O dinheiro do BCE vai chegar à economia real?

09/03/2012
Colocado por: Rui Peres Jorge

O Negócios questionou por e-mail cinco especialistas em economia financeira e política monetária sobre o papel do BCE e de Mario Draghi nos últimos meses, com especial enfoque nos dois empréstimos a três anos com que o banco central cedeu um bilião de euros aos bancos europeus e na flexibilização das regras de colateral para sete países, incluindo Portugal.

 

As respostas chegaram por telefone (Charles Wyplosz e Jacob Kirkegaard) e por e-mail (Daniel Gros, Frank Westermann e Ricardo Reis) e foram contributos valiosos para os dois trabalhos que o Negócios publicou ontem e hoje sobre o tema na sua edição em papel.
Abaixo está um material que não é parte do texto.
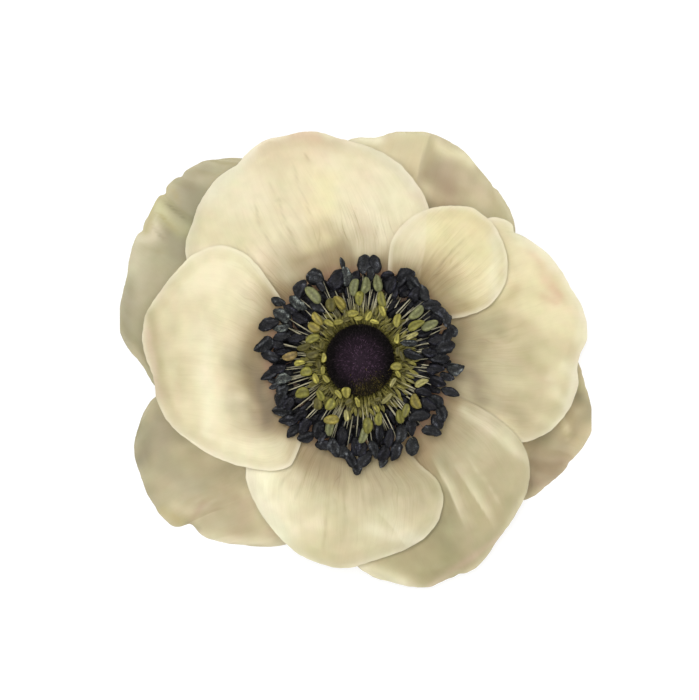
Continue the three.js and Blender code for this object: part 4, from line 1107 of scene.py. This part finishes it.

Agora publicamos, em vários “posts” no massa monetária, as respostas completas dos cinco economistas a questões centrais para reflectir sobre o BCE e o futuro do euro.

 

O dinheiro dos empréstimos cedidos pelas LTRO vai chegar à economia real? Os bancos vão emprestar o dinheiro? Em que condições?

 

[Jacob Kirkegaard] O facto de mais de 800 bancos terem participado no empréstimo foi muito encorajador. Nesse número estão alguns bancos mais pequenos, os quais até emprestarão com mais probabilidade à economia do que os mega-bancos. Com estes empréstimos creio foi evitado um “credit crunch” na Zona Euro. Agora, é claro que há um papel para os reguladores na vigilância e na pressão sobre os bancos no financiamento da economia. Em países como Portugal, que estão a atravessar uma recessão, a resposta pode ser um pouco diferente, pois tem também de levar em consideração que poderá existir falta de contrapartes elegíveis.

 

[Charles Wyplosz] Os bancos não vão emprestar por uma simples razão: nunca o fazem quando uma economia está em contracção. Nós aliás sabemos o que os bancos farão com o dinheiro: uma parte será usada para comprar alguma dívida pública com que farão dinheiro, a outra parte irão depositá-la no BCE. Mas creio que o grande facto nestas acções é que, antes de Dezembro, tínhamos vários bancos em risco por problemas graves de liquidez. Esse risco desapareceu. E é por isso que estes empréstimos do BCE são a primeira grande boa notícia desde 2010.
    

[Daniel Gros] Os LTRO evitaram o colapso, mas não deverão conduzir a um aumento da concessão crédito. Sem os empréstimos, o crédito teria colapsado.

 

[Ricardo Reis] O principal objectivo das LTRO é a estabilização dos mercados de dívida soberana. Para obter 100 euros na LTRO, um banco português tem de comprar mais de 100 euros de obrigações do governo português para entregar como colateral para este empréstimo. Por isso, o dinheiro está a ser emprestado pelo BCE aos bancos, mas serve no fundo para financiar os governos da Zona Euro. A questão passa então por saber se isto liberta outros fundos dos bancos que injectem na economia e que, de outra forma,  estariam presos para compra de obrigações. Mais do que monitorizar o que está a acontecer com o crédito interno ou as reservas no BCE, penso que olhar para as taxas de juro nos mercados de crédito nacionais é o mais importante. Não vi até agora grande melhoria.

 

[Frank Westermann] A LTRO já evitou uma contracção de crédito que, de outra forma, teria ocorrido. Num prazo mais longo não sabemos o que é que os bancos vão fazer com o dinheiro – poderão financiar investimento, os governos ou move-lo para fora dos respectivos países. Eu estou preocupado com esta última opção. Quando nova moeda criada é transferida para outros países, dentro da Zona Euro, isso gera activos e passivos entre os bancos centrais nacionais. Os bancos centrais que recebem o dinheiro ficam com um passivo no sistema TARGET do BCE, e os bancos centrais que enviam o dinheiro ficam com um activo. Estes saldos já são muito elevados, reflectindo uma crise de balança de pagamentos que se tem prolongado. Estou agora preocupado que a expansão monetária possa financiar mais fugas de capital, acabando eventualmente por esmagar o sistema de pagamentos. Isso poderia ser muito dispendioso para os contribuintes.